When Peyton Hillis credits God, you can almost hear the snickers and see the rolling of eyes by some reporters. Voice recorders are put on pause and all references to God are usually omitted when typing in a quote.
Now comes Tebow and his down-home, rock-ribbed religious ways. He's playing to crowds that would awe Evangelist Billy Graham.
Like a good preacher man, Tebow is making believers of them - not of the Bible but of his comeback skills on football fields. He doesn't do it in an Elway-like way. There are no laser beams that strike moving targets with great accuracy. Heck (there's a word Tebow can relate to), he can't even complete 50 percent of his passes.
Thanks to the adaptations of Broncos coach John Fox, Tebow is succeeding in an offense that's foreign to the pro game. There are shotgun snaps that aren't solely for the purpose of passing. There are read-option plays that give Tebow the chance to keep the ball and run with it for a purpose and not solely for self-preservation. It's so college it makes NFL purists sick to their stomachs.
The run of comeback wins is bound to come to an end, unless, of course, The Lord is truly working wonders.

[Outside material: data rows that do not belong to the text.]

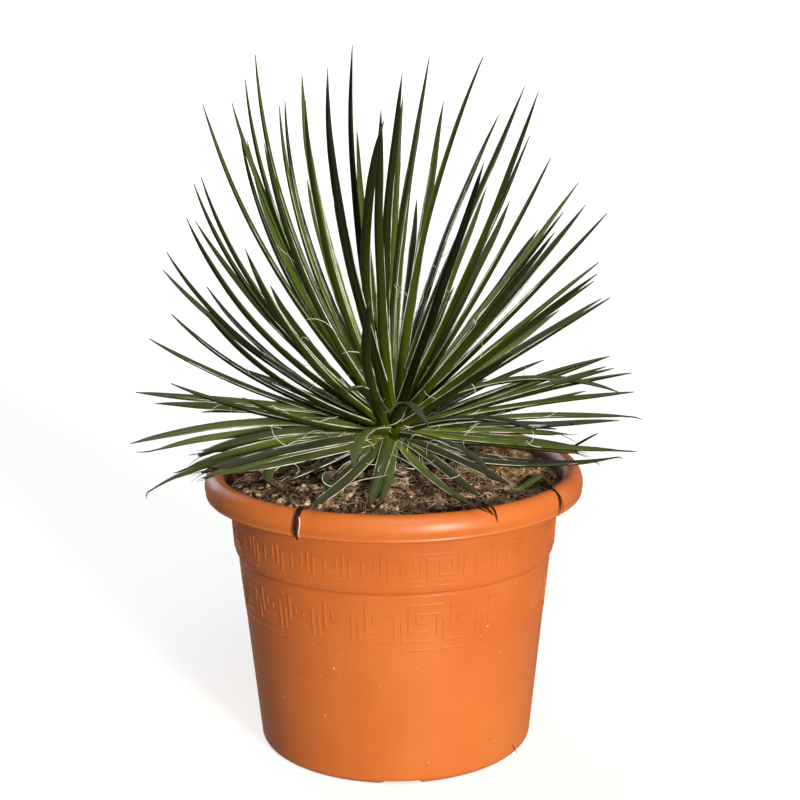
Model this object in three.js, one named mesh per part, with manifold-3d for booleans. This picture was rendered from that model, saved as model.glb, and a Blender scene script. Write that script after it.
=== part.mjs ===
// Potted agave: a rosette of narrow, thread-edged leaves standing in coarse soil, in a round
// moulded plastic pot with a rolled rim and two raised key bands.
// Millimetres, +Z up. The origin is the pot's axis at the level it stands on; the front is -Y.
import * as THREE from 'three';
import { mergeVertices } from 'three/addons/utils/BufferGeometryUtils.js';
import Module from 'manifold-3d';

const wasm = await Module();
wasm.setup();

// ---------------------------------------------------------------- driving dimensions

const gap = 0.3; // air left between two pieces that rest on each other

const pot = {
  height: 224.5,
  rimRadius: 150,
  lipCentre: 141.6, // radius at which the rolled lip is highest
  lipRise: 13, // from the lip's widest level to its top
  lipWall: 2.7,
  skirtFoot: 205, // lower edge of the lip
  skirtTuck: 1.2, // how far that edge stands in from the lip's widest
  collarTopRadius: 130.6,
  collarFootRadius: 127.7,
  collarFoot: 163,
  groove: 157.5, // level of the fine groove under the collar
  grooveDepth: 0.9,
  grooveLip: 0.6, // step out above the groove
  bodyTopRadius: 124.8,
  footRadius: 109,
  corner: 5.5, // rounding of the foot
  wall: 2.8,
  floorTop: 6,
  recess: 3, // height of the hollow under the floor
  padRadius: 24, // flat pad under the middle
  ringRadius: 88, // inside of the foot ring
  notchWidth: 30, // drainage channels through the foot ring
  notchTurn: 2, // degrees from the axes
  notches: 4,
  drainRadius: 6,
  drainCircle: 60,
  drains: 8,
  facets: 60,
};

const soil = {
  edge: 211, // level at the pot's wall
  crown: 233.5, // level round the stem
  crownRadius: 20,
  lump: 1.4,
  sectors: 40,
  rings: 5,
};

// The stem is widest where the leaves leave it, and ends in a blunt cone.
const stem = {
  radius: 13, foot: 200, neck: 238, bulge: 17, bulgeFoot: 244, bulgeTop: 254, tip: 9, top: 270, facets: 20,
};

// Leaves are counted from the lowest, oldest one to the innermost.
const rosette = {
  count: 100,
  turn: 137.508, // degrees from each leaf to the next
  phase: 298,
  seed: 8296,
  lowest: -12, // degrees from the horizontal
  steepest: 68,
  steps: 60, // steps along the middle line
  rings: [[30, 5], [70, 6], [360, 10]], // [bend and sway up to, rings of the blade's mesh]
  curve: 1.3, // above 1, a leaf bends more towards its tip
  lean: 0.1, // the tips draw to the light, at +X
  stretch: 0.045, // how much longer leaves grow on the dark side, and shorter on the light one
  baseRadius: [9, 4], // where a leaf leaves the stem, lowest and innermost
  baseLevel: [244, 262],
  evenness: 0.6, // 0 spreads the leaves evenly over a sphere, 1 by angle
  bendBefore: 0.55, // share of a leaf's bend below its middle rise, and above it
  bendAfter: 0.9,
};

// How far the draws spread each leaf, from the least to the most.
const spread = { height: 9, azimuth: 10, length: 0.2, bend: 10, sway: 14, roll: 36 };

// What keeps a leaf clear of the soil and the rim.
const settle = {
  overSoil: 5, // from the soil to the middle line
  overRim: 4.5,
  rimMargin: 4, // mm inside and outside the rim that count as over it
  freeSteps: 8, // steps at the root that may touch the soil
  tries: 40, // of a degree each
};

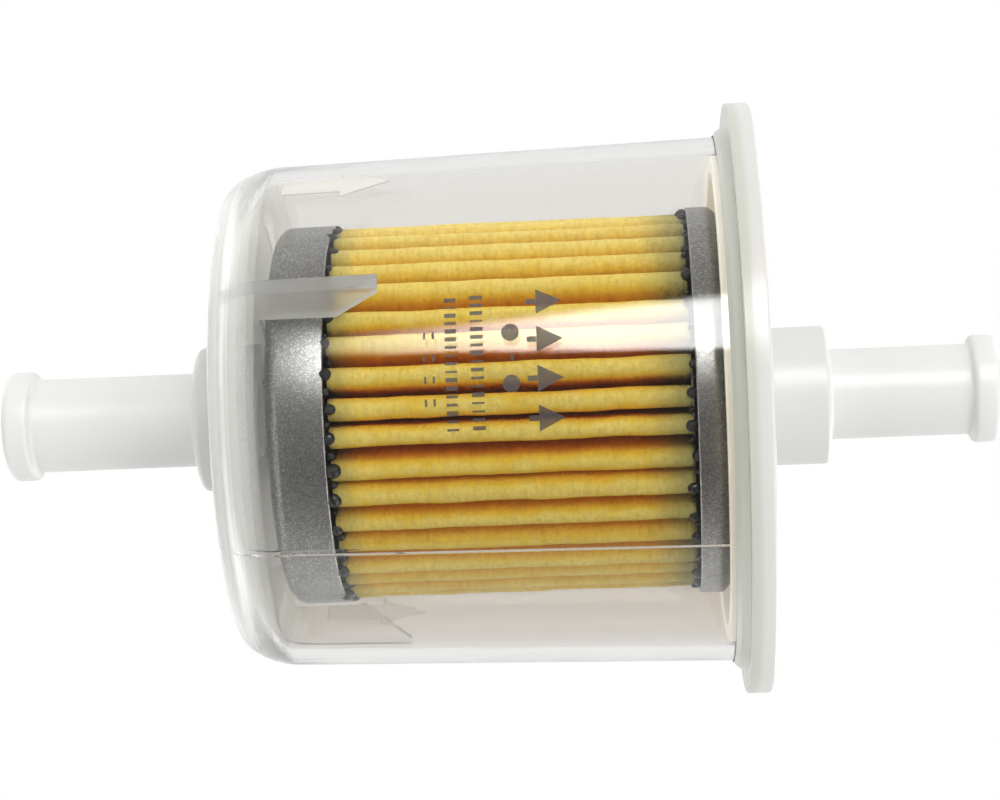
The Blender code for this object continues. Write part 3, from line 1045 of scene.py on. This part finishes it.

Tebow is a raw talent and a work in progress that may never be complete. Nothing he does is taught by quarterback coaches, other than providing the leadership qualities that all winning quarterbacks possess.
But wouldn't it be nice if it did last a little bit longer? A few more dramatic wins would certainly make the final weeks of the regular season more enjoyable, especially to fans that have nothing to cheer for other than watching their teams move up another spot in the draft order.
If that means hearing Tebow thank God a few more times, so be it. Can I get a hallelujah?